As a woman of color, I have not often been the one making decisions. I have been affected by others imposing systems and structures on everyone else. Now I’m the one implementing change and meting out discipline. Young people see me as an authority figure first. I’m not here to be a good time Carla or anybody’s little friend. I’ve been in the education game since I was the “cool teacher.” I look back on some of my actions back then and realize I showed a lack of maturity. I have grown in experience and judgment. As a leader, I have to be mindful of upholding my values, of ensuring safety and making decisions that will help my students move on in their lives. While they may call me a “prison warden” or “dictator,” (yes those are the terms used) I want to empower these young people. When I first started hearing that I had changed the school and made it feel so strict, I actually took pride in those comments. Though it is sometimes painful, I am clear in who I am. It is my students who can learn from my example. So many of them don’t feel powerful. I want them to be proactive about their future plans and to not merely passively accept their life experiences. It’s a challenge to reconnect with those who feel disenfranchised, disillusioned, demoralized, and disconnected.
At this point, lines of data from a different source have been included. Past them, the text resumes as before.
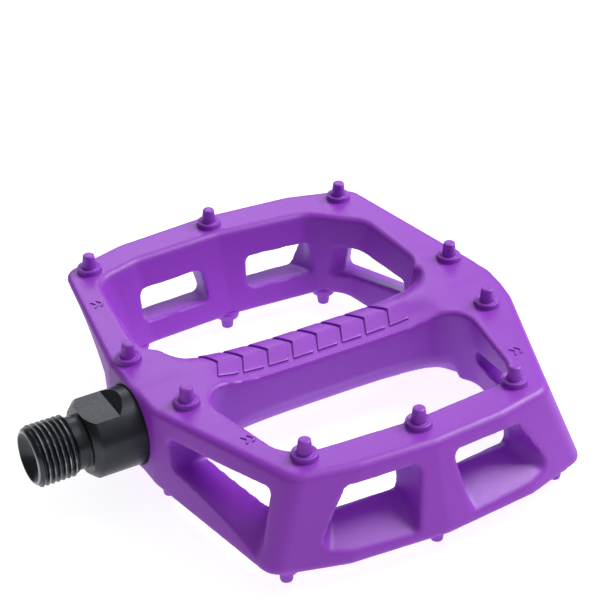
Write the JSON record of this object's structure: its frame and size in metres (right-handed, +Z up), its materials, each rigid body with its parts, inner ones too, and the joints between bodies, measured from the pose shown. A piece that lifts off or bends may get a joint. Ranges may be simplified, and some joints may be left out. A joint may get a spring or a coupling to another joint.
{
  "type": "bicycle flat pedal",
  "caption": "Flat bicycle pedal: one-piece moulded platform with tread pins and open windows, spinning on a threaded steel axle with a bush and sealed bearings.",
  "frame": {"origin": "on the axle's centre line, in the plane of the shoulder that tightens against the crank arm", "axes": "+X along the axle away from the crank, towards the outboard end of the platform; +Z up, square to the upper tread face; +Y across the pedal"},
  "size_m": [0.1222, 0.1154, 0.0302],
  "materials": {
    "moulded_nylon": "purple glass-filled nylon, satin as moulded",
    "axle_steel": "black-oxide chromium-molybdenum steel, turned and satin",
    "seal_rubber": "matt black nitrile rubber",
    "bush_bronze": "sintered bronze on a steel shell",
    "bush_liner_polymer": "dark low-friction polymer",
    "bearing_steel": "ground and polished bearing steel",
    "cage_polymer": "natural nylon",
    "shield_rubber": "black rubber-faced bearing shield",
    "zinc_steel": "bright zinc-plated steel",
    "insert_nylon": "blue nylon locking ring",
    "cap_plastic": "black moulded plastic"
  },
  "bodies": {
    "axle_unit": {"axle": "axle_steel", "thrust_washer": "bush_liner_polymer", "bearing_1_inner_ring": "bearing_steel", "bearing_2_inner_ring": "bearing_steel", "lock_washer": "zinc_steel", "lock_nut": "zinc_steel", "nut_insert": "insert_nylon"},
    "platform_unit": {"body": "moulded_nylon", "inboard_seal": "seal_rubber", "bush_shell": "bush_bronze", "bush_liner": "bush_liner_polymer", "bearing_1_outer_ring": "bearing_steel", "bearing_2_outer_ring": "bearing_steel", "bearing_1_inboard_shield": "shield_rubber", "bearing_1_outboard_shield": "shield_rubber", "bearing_2_inboard_shield": "shield_rubber", "bearing_2_outboard_shield": "shield_rubber", "end_cap": "cap_plastic", "end_cap_ring": "seal_rubber"},
    "bearing_1_cage_unit": {"bearing_1_cage": "cage_polymer", "bearing_1_balls": "bearing_steel"},
    "bearing_2_cage_unit": {"bearing_2_cage": "cage_polymer", "bearing_2_balls": "bearing_steel"}
  },
  "joints": [
    {"name": "platform_spin", "type": "hinge", "parent": "axle_unit", "child": "platform_unit", "pos_m": [0.0605, 0, 0], "axis": [1, 0, 0], "continuous": true},
    {"name": "bearing_1_cage_spin", "type": "hinge", "parent": "axle_unit", "child": "bearing_1_cage_unit", "pos_m": [0.0896, 0, 0], "axis": [1, 0, 0], "continuous": true},
    {"name": "bearing_2_cage_spin", "type": "hinge", "parent": "axle_unit", "child": "bearing_2_cage_unit", "pos_m": [0.0946, 0, 0], "axis": [1, 0, 0], "continuous": true}
  ],
  "couplings": [
    {"joint": "bearing_1_cage_spin", "follows": "platform_spin", "ratio": 0.6295},
    {"joint": "bearing_2_cage_spin", "follows": "platform_spin", "ratio": 0.6295}
  ]
}
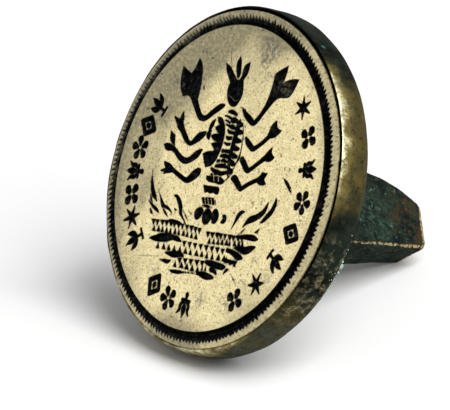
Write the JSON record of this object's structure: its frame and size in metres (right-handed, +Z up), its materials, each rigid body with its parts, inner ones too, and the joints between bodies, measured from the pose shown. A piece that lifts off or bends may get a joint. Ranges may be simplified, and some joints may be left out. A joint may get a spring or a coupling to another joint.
{
  "type": "seal matrix",
  "caption": "Round engraved brass seal matrix: a die plate cut with a crayfish over water, soldered in a cast disc with a tapered square tang behind.",
  "frame": {"origin": "on the table, under the middle of the bounding box of the seal lying on its rim and on its tang's end", "axes": "+Z up from the table; the engraved face looks towards -Y and up, and the tang slopes down towards +Y; +X runs across the disc"},
  "size_m": [0.0322, 0.0292, 0.0285],
  "materials": {
    "engraved_brass": "worn pale brass, engraved cuts filled with dark patina",
    "soft_solder": "dull grey tin-lead solder",
    "cast_brass": "cast and turned, handled bright in places, olive brown patina elsewhere",
    "patinated_brass": "hammered and filed, dark grey-green patina with verdigris and bare arrises"
  },
  "bodies": {
    "root": {"die_plate": "engraved_brass", "solder_bed": "soft_solder", "seal_body": "cast_brass", "tang": "patinated_brass"}
  },
  "joints": []
}
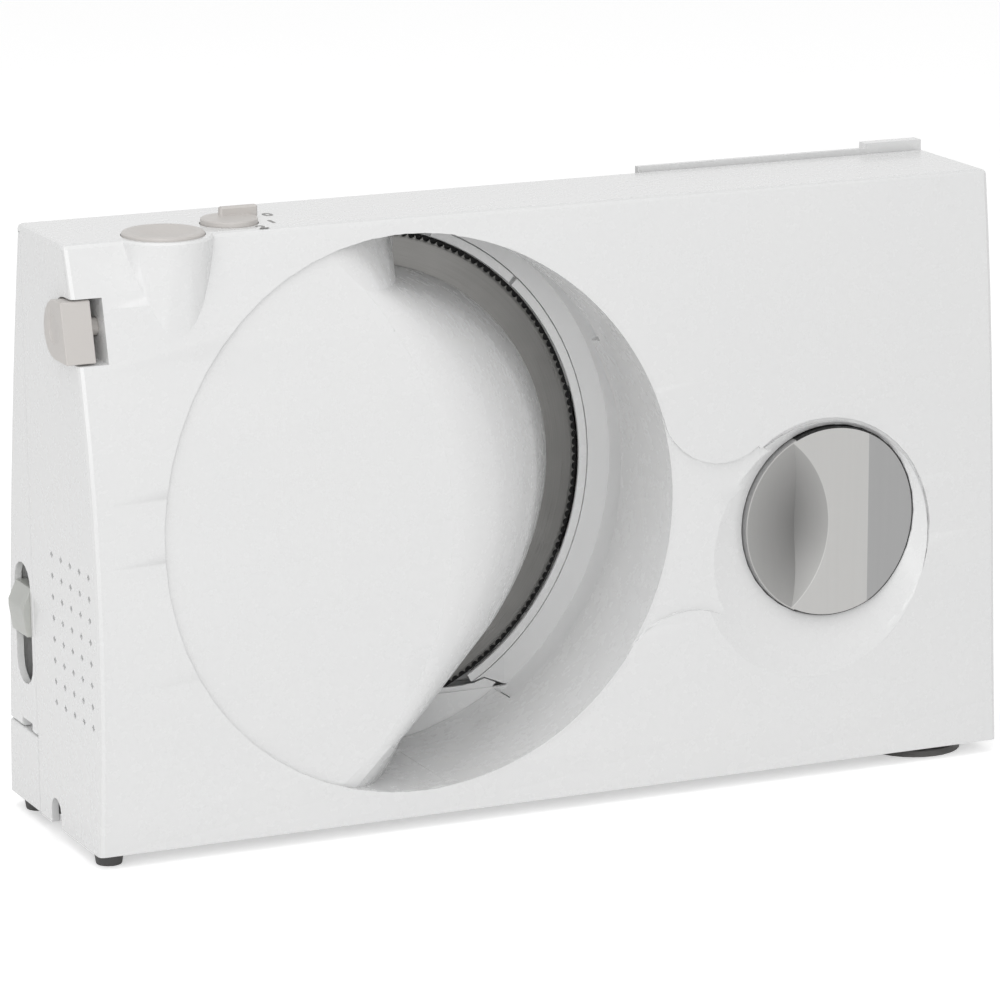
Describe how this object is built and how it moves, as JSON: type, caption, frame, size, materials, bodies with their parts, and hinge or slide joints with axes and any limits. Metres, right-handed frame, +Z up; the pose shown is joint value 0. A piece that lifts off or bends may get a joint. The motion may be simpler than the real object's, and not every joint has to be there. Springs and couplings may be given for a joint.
{
  "type": "folding food slicer",
  "caption": "Electric food slicer folded for storage: round blade behind a swept well, thickness knob, stop plate, top buttons and a fold-down table with a sliding carriage",
  "frame": {"origin": "middle of the footprint, on the plane of the feet", "axes": "+Z up, -Y towards the slice exit side with the knob, +Y towards the food side with the table, +X to the right seen from the slice exit side"},
  "size_m": [0.3372, 0.0902, 0.2071],
  "materials": {
    "white_gloss_plastic": "glossy white moulding",
    "warm_grey_plastic": "satin warm grey moulding",
    "silver_knob": "silver lacquered moulding",
    "blade_steel": "ground stainless steel",
    "bright_steel": "bright turned steel",
    "sintered_bronze": "sintered bronze",
    "gear_nylon": "natural nylon",
    "black_plastic": "black moulding",
    "zinc_steel": "zinc plated steel",
    "dark_grey_rubber": "dark grey rubber"
  },
  "bodies": {
    "housing": {"front_housing": "white_gloss_plastic", "rear_cover": "white_gloss_plastic", "base_frame": "white_gloss_plastic", "rear_bush": "sintered_bronze", "front_bush": "sintered_bronze", "gear_pin": "bright_steel", "motor_can": "zinc_steel", "switch_block": "black_plastic", "on_button_spring": "bright_steel", "housing_screw_1": "zinc_steel", "housing_screw_2": "zinc_steel", "housing_screw_3": "zinc_steel", "housing_screw_4": "zinc_steel", "rubber_foot_front_left": "dark_grey_rubber", "rubber_foot_rear_left": "dark_grey_rubber", "rubber_foot_rear_right": "dark_grey_rubber", "suction_foot": "dark_grey_rubber", "table_hinge_pin_left": "bright_steel", "table_hinge_pin_right": "bright_steel"},
    "blade": {"blade": "blade_steel", "blade_hub": "black_plastic", "blade_shaft": "bright_steel", "blade_gear": "gear_nylon"},
    "blade_lock": {"blade_lock": "black_plastic"},
    "intermediate_gear": {"intermediate_gear": "gear_nylon"},
    "motor_rotor": {"motor_shaft": "bright_steel", "motor_pinion": "bright_steel", "cooling_fan": "black_plastic"},
    "thickness_knob": {"thickness_knob": "silver_knob", "knob_spindle": "gear_nylon"},
    "stop_plate": {"stop_plate": "white_gloss_plastic", "plate_guide_pin_1": "bright_steel", "plate_guide_pin_2": "bright_steel"},
    "on_button": {"on_button": "warm_grey_plastic"},
    "selector": {"selector": "warm_grey_plastic"},
    "safety_button": {"safety_button": "warm_grey_plastic"},
    "fold_lock": {"fold_lock_lever": "warm_grey_plastic"},
    "table": {"table": "white_gloss_plastic", "table_plate": "bright_steel"},
    "carriage": {"carriage": "white_gloss_plastic"}
  },
  "joints": [
    {"name": "blade_spin", "type": "hinge", "parent": "housing", "child": "blade", "pos_m": [-0.04992, 0.01854, 0.1069], "axis": [0, 1, 0], "continuous": true},
    {"name": "blade_lock_turn", "type": "hinge", "parent": "blade", "child": "blade_lock", "pos_m": [-0.04992, 0.01884, 0.1069], "axis": [0, 1, 0], "range_deg": [0, 90]},
    {"name": "intermediate_gear_spin", "type": "hinge", "parent": "housing", "child": "intermediate_gear", "pos_m": [-0.10317, 0.00354, 0.06962], "axis": [0, 1, 0], "continuous": true},
    {"name": "motor_spin", "type": "hinge", "parent": "housing", "child": "motor_rotor", "pos_m": [-0.12438, 0.00354, 0.0484], "axis": [0, 1, 0], "continuous": true},
    {"name": "thickness_knob_turn", "type": "hinge", "parent": "housing", "child": "thickness_knob", "pos_m": [0.10458, -0.03946, 0.088], "axis": [0, 1, 0], "range_deg": [0, 300]},
    {"name": "stop_plate_slide", "type": "slide", "parent": "housing", "child": "stop_plate", "axis": [0, -1, 0], "range_m": [0, 0.015]},
    {"name": "on_button_press", "type": "slide", "parent": "housing", "child": "on_button", "axis": [0, 0, -1], "range_m": [0, 0.0027], "stiffness_N_per_m": 400, "deforming": ["on_button_spring"]},
    {"name": "selector_turn", "type": "hinge", "parent": "housing", "child": "selector", "pos_m": [-0.10322, -0.01006, 0.2025], "axis": [0, 0, -1], "range_deg": [0, 100]},
    {"name": "safety_button_press", "type": "slide", "parent": "housing", "child": "safety_button", "axis": [1, 0, 0], "range_m": [0, 0.0035], "stiffness_N_per_m": 300},
    {"name": "fold_lock_slide", "type": "slide", "parent": "housing", "child": "fold_lock", "axis": [0, 0, -1], "range_m": [0, 0.0095], "stiffness_N_per_m": 200},
    {"name": "table_fold", "type": "hinge", "parent": "housing", "child": "table", "pos_m": [0.00158, 0.03254, 0.017], "axis": [-1, 0, 0], "range_deg": [0, 90]},
    {"name": "carriage_slide", "type": "slide", "parent": "table", "child": "carriage", "axis": [1, 0, 0], "range_m": [-0.028, 0.13]}
  ],
  "couplings": [
    {"joint": "intermediate_gear_spin", "follows": "blade_spin", "ratio": -4},
    {"joint": "motor_spin", "follows": "blade_spin", "ratio": 16},
    {"joint": "stop_plate_slide", "follows": "thickness_knob_turn", "m_per_rad": 0.0028648}
  ]
}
One of the ways I feel I can do that is to be firm and consistent. It involves being tough on the use of drugs and defiance against staff. My students, many of whom are dealing with personal and family issues, are also recovering from the loss of my predecessor. They have to now work with someone who they feel is very different, someone they perceive as oppressive. That is bothersome.
Being is a leader isn’t all glory and power. Even as I experience resistance to my vision, I try to leave work behind at the end of the day. During my commute, I listen to audiobooks. Then I’m home focused on family and fitness. I’m reading fiction and nonfiction. On weekends, I’m enjoying cultural events and dancing (even some paid gigs now). I’m doing what I need to feed my soul and heart. I need a strong foundation for my leadership. In the long run, my students will see that I’m coming from a good place of deep concern and love. Hopefully, they will someday see that I came to empower.